Current trade war between China and the US
While ecommerce and logistics majors are getting highly competitive, encouraging cross border business, the growing trade standoff between two of the largest economies USA and China, are eventually becoming a matter of concern. What started as a $34 billion opening round of tariffs between the two superpowers, quickly escalated to $200 billion. There are now even threats from USA that all $505 billion of Chinese imports could be hit with new tariffs. There are several ways the internet retail sector remains particularly vulnerable, if this trade war plows ahead with no clear end in sight.

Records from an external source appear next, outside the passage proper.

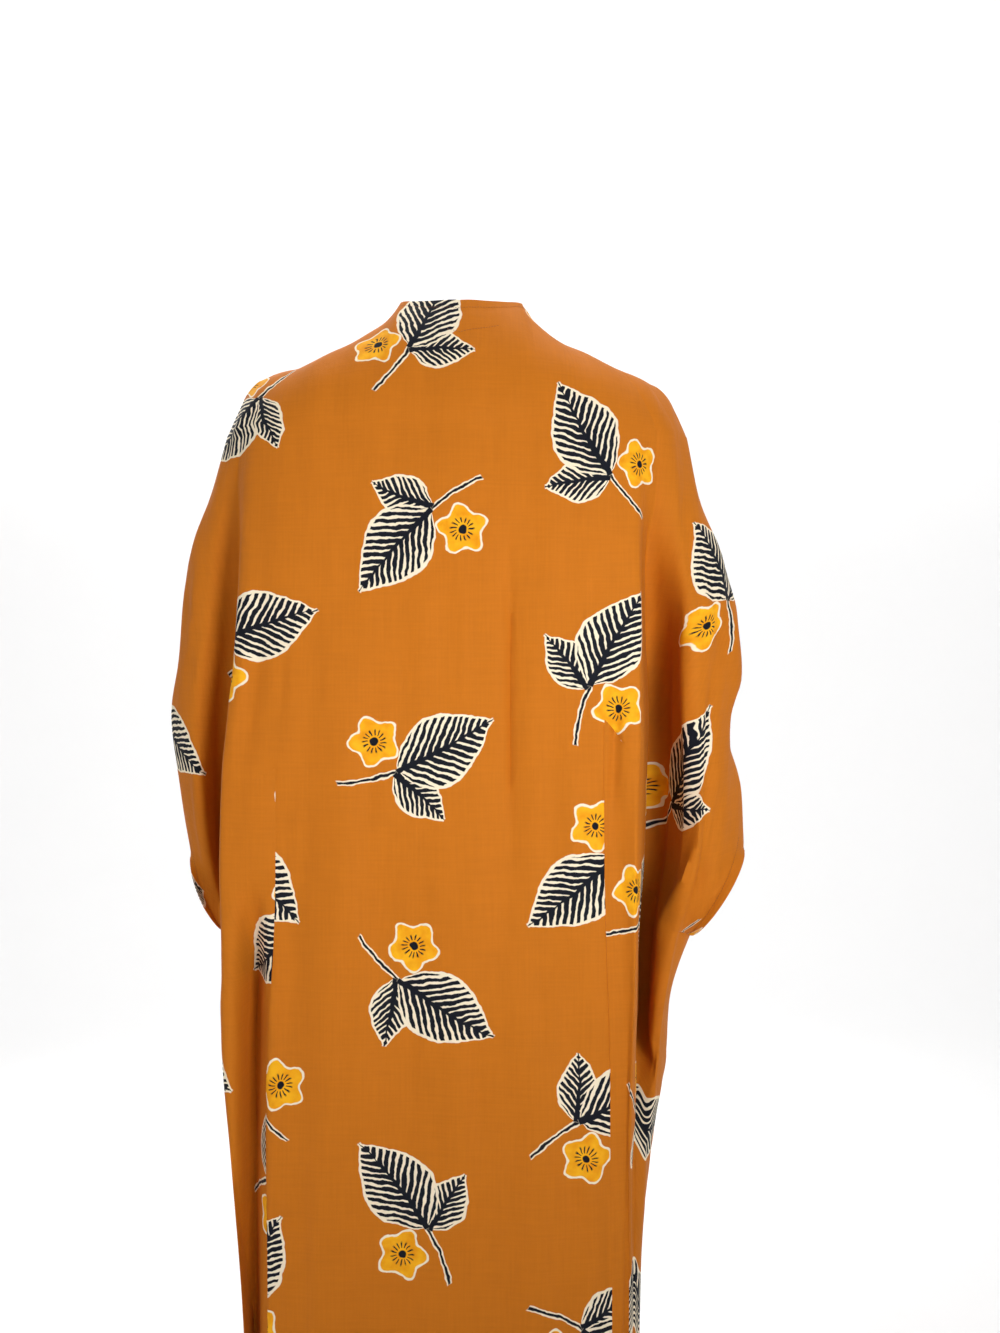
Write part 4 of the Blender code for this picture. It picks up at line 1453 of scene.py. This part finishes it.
def make_lights():
    """The faint light of the room, and the lamps."""
    world = bpy.data.worlds.new("soft_room")
    world.use_nodes = True
    world.node_tree.nodes["Background"].inputs["Color"].default_value = (1.0, 1.0, 1.0, 1.0)
    world.node_tree.nodes["Background"].inputs["Strength"].default_value = WORLD_LIGHT
    bpy.context.scene.world = world
    for name, place, aim, size, spread, power in LAMPS:
        light = bpy.data.lights.new(name, "AREA")
        light.shape = "DISK"
        light.size = size
        light.spread = math.radians(spread)
        light.energy = power
        lamp = bpy.data.objects.new(name, light)
        lamp.location = place
        direction = np.array(aim) - np.array(place)
        lamp.rotation_euler = aimed(direction)
        bpy.context.scene.collection.objects.link(lamp)


def aimed(direction):
    """Rotation that turns an object's -Z towards a direction, with its +Y up."""
    x, y, z = direction / np.linalg.norm(direction)
    return (math.acos(-z), 0.0, math.atan2(x, -y) + math.pi)


def make_camera(stage):
    lens = bpy.data.cameras.new("camera")
    lens.lens = stage.lens
    lens.sensor_width = 36.0
    camera = bpy.data.objects.new("camera", lens)
    camera.location = (-stage.camera_out, stage.camera_back, -stage.camera_drop)
    camera.rotation_euler = (math.pi / 2, 0.0, math.pi)
    bpy.context.scene.collection.objects.link(camera)
    bpy.context.scene.camera = camera
    bpy.context.scene.view_settings.view_transform = "Standard"


class COAT_PT_sidebar(bpy.types.Panel):
    bl_label = "Coat"
    bl_idname = "COAT_PT_sidebar"
    bl_space_type = "VIEW_3D"
    bl_region_type = "UI"
    bl_category = "Coat"

    def draw(self, context):
        for name in GROUPS:
            settings = settings_of(name)
            box = self.layout.box()
            box.label(text=name.capitalize())
            for key in settings.__annotations__:
                box.prop(settings, key)
        for operator in OPERATORS:
            self.layout.operator(operator.bl_idname)


GROUPS = {"cloth": ClothSettings, "print": PrintSettings, "sewing": SewingSettings,
          "stage": StageSettings}
OPERATORS = (COAT_OT_back, COAT_OT_fronts, COAT_OT_stage)


def register():
    for kind in (*GROUPS.values(), *OPERATORS, COAT_PT_sidebar):
        bpy.utils.register_class(kind)
    for name, kind in GROUPS.items():
        setattr(bpy.types.Scene, "coat_" + name, bpy.props.PointerProperty(type=kind))


def unregister():
    for name in GROUPS:
        delattr(bpy.types.Scene, "coat_" + name)
    for kind in (COAT_PT_sidebar, *reversed(OPERATORS), *reversed(GROUPS.values())):
        bpy.utils.unregister_class(kind)


def main():
    register()
    bpy.ops.coat.back()
    bpy.ops.coat.fronts()
    bpy.ops.coat.stage()


if __name__ == "__main__":
    main()
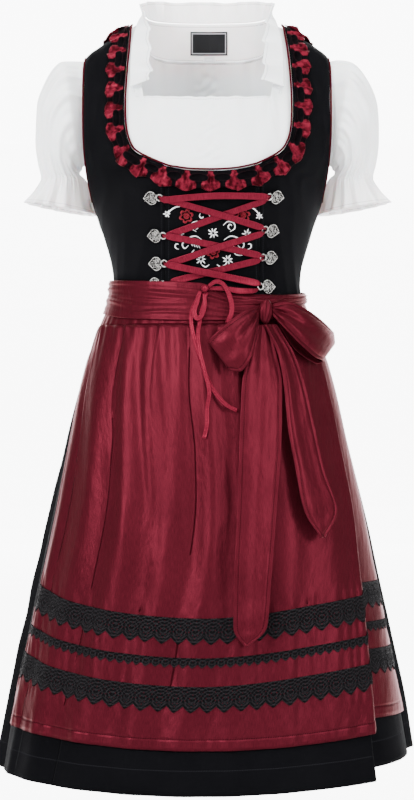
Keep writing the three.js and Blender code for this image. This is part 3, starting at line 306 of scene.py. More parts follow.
def tube(line, radius, sides, out, closed=False):
    """Points and faces of a round cord along a line. out is the direction of its first side at each point."""
    line = np.asarray(line, float)
    n = len(line)
    if closed:
        along = unit(np.roll(line, -1, 0) - np.roll(line, 1, 0))
    else:
        along = unit(np.gradient(line, axis=0))
    u = unit(out - (out * along).sum(-1, keepdims=True) * along)
    v = np.cross(along, u)
    radius = np.broadcast_to(np.asarray(radius, float), (n,))[:, None, None]
    angle = 2 * np.pi * np.arange(sides) / sides
    ring = u[:, None] * np.cos(angle)[None, :, None] + v[:, None] * np.sin(angle)[None, :, None]
    points = (line[:, None] + ring * radius).reshape(-1, 3)
    faces = []
    for i in range(n if closed else n - 1):
        j = (i + 1) % n
        for k in range(sides):
            m = (k + 1) % sides
            faces.append((i * sides + k, i * sides + m, j * sides + m, j * sides + k))
    if not closed:
        faces.append(tuple(range(sides))[::-1])
        faces.append(tuple((n - 1) * sides + k for k in range(sides)))
    return points, faces


def heap(name, parts, look, nodes=()):
    """Joins many small meshes into one piece."""
    points, faces, start = [], [], 0
    for p, f in parts:
        points.append(np.asarray(p))
        faces += [tuple(i + start for i in face) for face in f]
        start += len(p)
    points = np.concatenate(points)
    return place(name, points, faces, look, nodes)


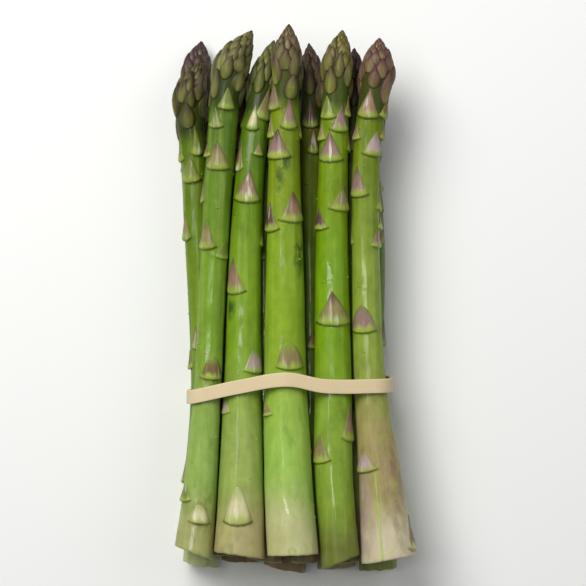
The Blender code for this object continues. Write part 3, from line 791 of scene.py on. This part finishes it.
latex = bpy.data.materials.new("tan latex")
latex.use_nodes = True
tree = latex.node_tree
shader = tree.nodes["Principled BSDF"]
where = tree.nodes.new("ShaderNodeTexCoord").outputs["Object"]
cloud = cloudy(tree, where, 90.0, (1.0, 1.0, 1.0), 3.0)
dust = cloudy(tree, where, 1400.0, (1.0, 1.0, 1.0), 3.0)
tan = blend(tree, cloud, colour(212, 192, 152), colour(222, 204, 166))
tan = blend(tree, arithmetic(tree, "MULTIPLY", dust, 0.25), tan, colour(200, 176, 134))
tree.links.new(tan, shader.inputs["Base Color"])
tree.links.new(arithmetic(tree, "ADD", 0.55, arithmetic(tree, "MULTIPLY", dust, 0.3)), shader.inputs["Roughness"])
bump = join(tree, "ShaderNodeBump", {"Height": dust, "Strength": 0.25, "Distance": 0.0001})
tree.links.new(bump.outputs[0], shader.inputs["Normal"])
shader.inputs["Subsurface Weight"].default_value = 0.15
shader.inputs["Subsurface Radius"].default_value = (1.0, 0.6, 0.3)
shader.inputs["Subsurface Scale"].default_value = 0.001
mesh.materials.append(latex)
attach(band, "root")
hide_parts("rubber_band")


# Stage. A plain near-white table top, a large soft lamp up and to the left of the tips, a weaker one on
# the other side, and the camera looking straight down.

table = bmesh.new()
bmesh.ops.create_grid(table, x_segments=1, y_segments=1, size=2.0)
mesh = bpy.data.meshes.new("table_top")
table.to_mesh(mesh)
table.free()
floor = bpy.data.objects.new("table_top", mesh)
bpy.context.scene.collection.objects.link(floor)
white = bpy.data.materials.new("white table")
white.use_nodes = True
white.node_tree.nodes["Principled BSDF"].inputs["Base Color"].default_value = (0.90, 0.90, 0.885, 1.0)
white.node_tree.nodes["Principled BSDF"].inputs["Roughness"].default_value = 0.7
mesh.materials.append(white)


def soft_lamp(name, place, size, watts, tint):
    """A soft lamp with a rectangular face, aimed at the middle of the bundle."""
    lamp = bpy.data.lights.new(name, "AREA")
    lamp.shape = "RECTANGLE"
    lamp.size, lamp.size_y = size
    lamp.energy = watts
    lamp.color = tint
    holder = bpy.data.objects.new(name, lamp)
    holder.location = place
    holder.rotation_euler = (Vector((0, 0, 0.02)) - Vector(place)).to_track_quat("-Z", "Y").to_euler()
    bpy.context.scene.collection.objects.link(holder)


soft_lamp("window", (-0.42, 0.62, 0.95), (0.75, 0.75), 14.2, (1.0, 1.0, 0.98))
soft_lamp("strip", (-0.26, 0.02, 0.88), (0.03, 0.45), 0.8, (1.0, 1.0, 1.0))
soft_lamp("fill", (0.65, 0.25, 0.85), (0.7, 0.7), 1.8, (0.98, 0.99, 1.0))
world = bpy.data.worlds.new("studio")
world.use_nodes = True
world.node_tree.nodes["Background"].inputs["Color"].default_value = (0.95, 0.97, 1.0, 1.0)
world.node_tree.nodes["Background"].inputs["Strength"].default_value = 0.16
bpy.context.scene.world = world
bpy.context.scene.view_settings.view_transform = "Standard"

CAMERA_HEIGHT = 0.90
METRES_PER_PIXEL = 0.000405  # at 30 mm above the table
lens = bpy.data.cameras.new("camera")
lens.sensor_width = 36.0
lens.lens = 36.0 * (CAMERA_HEIGHT - 0.030) / (586 * METRES_PER_PIXEL)
lens.clip_start = 0.05
camera = bpy.data.objects.new("camera", lens)
camera.location = (-0.0005, 0.0035, CAMERA_HEIGHT)
bpy.context.scene.collection.objects.link(camera)
bpy.context.scene.camera = camera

“We are cautiously optimistic that trade negotiations will resolve the current situation in the near term. If that happens there should not be much of an impact. If trade negotiations do not get resolved quickly then we anticipate commerce will continue to flow but from other destinations,” says Szczesniak.
Echoing similar sentiments, ChingKiat says, “We are closely monitoring and remain cautiously positive about our air cargo performance for the rest of the year, as the market environment remains challenging in light of the rise in trade protectionism. Though the trade tariffs do not directly affect Singapore’s exports, they are likely to have spillover impact due to Singapore’s role in the global supply chain. As Singapore is a small and open economy, it is likely to be affected by any escalation of global trade tensions.”
At a time when the ecommerce industry is evolving at an encouraging pace, it is almost impossible to avoid the impact of such trade wars across the global economy. The logistics as well as ecommerce stakeholders unanimously affirm the importance of free trade and open borders. It is important to understand that the growth and prosperity which were realised by globalisation must not be jeopardised by protectionist and nationalist activities, stress industry experts.